A cheese-and-charcuterie platter and rosemary bread are the only staples at the cookouts. Everything else depends on the harvest — land and sea — and on each year’s farming season, which has its own variations.
Admittedly, the experimentation sometimes leads to unique results.
“We know it’s going to work,” Delgado says. “But there are some things we’ll never do again.”
The guests don’t seem to mind even the more unusual creations. Leggett says even the shy seem to come out of their comfort zone not only to socialize but to try new things.
“People get to eat things they don’t normally and they don’t question it,” she says. “It’s very relaxed and off the cuff, and I think more people embrace it that way.”
Now in its second year, the monthly Canal Cookout was an extension of Leggett’s vision for the Union City Market at the marina.
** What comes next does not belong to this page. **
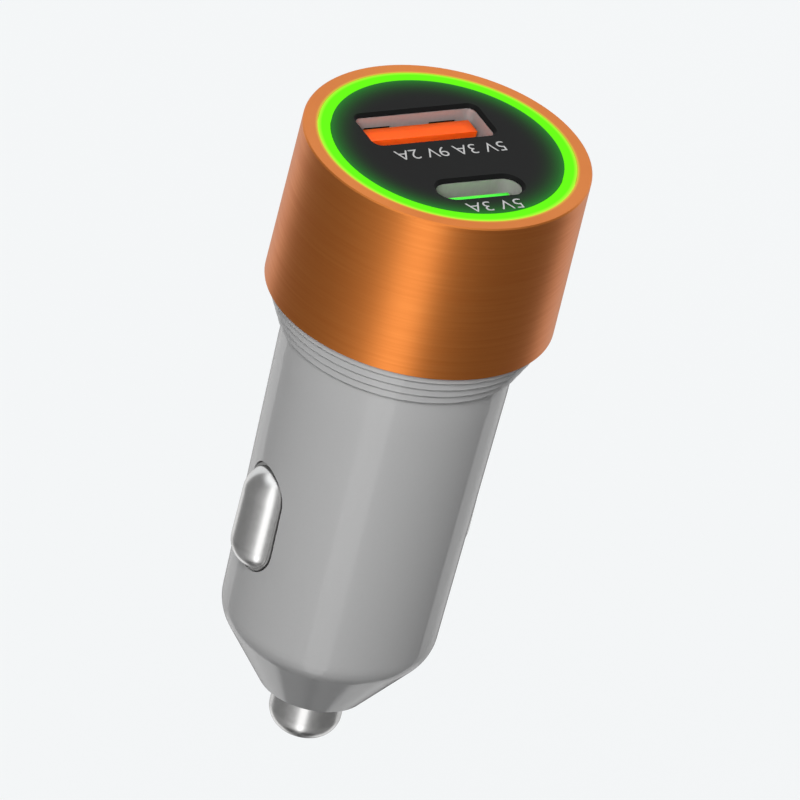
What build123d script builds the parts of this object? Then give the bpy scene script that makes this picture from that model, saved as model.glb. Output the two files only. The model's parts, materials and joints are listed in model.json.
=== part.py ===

She says she had a romantic idea of what a marina used to be like, back in the day, when the baker, the butcher, the fisherman and the candlemaker would all bring their goods.
“The market has that idea of locally sourced foods, art and home décor. The cookout spawned from that,” she says. “We use local farmers and fishermen and put a popup-style dinner together with these locally sourced foods.”
At $45 a person for the complete meal — dessert and drinks included — the price is a “steal,” Delgado notes. Add to that the gorgeous view and the sunsets, and it’s no surprise the summer cookouts attract an average of 100 people. But even the lower guest count of about 40 in the winter fills the inside of the marina to capacity.
What should guests expect when they show up for the two-hour cookout? Leggett says come with no expectations, then sit back and relax.
“Come with the eyes wide open,” Delgado advises. “I can almost guarantee they (the guests) have never done anything like this.”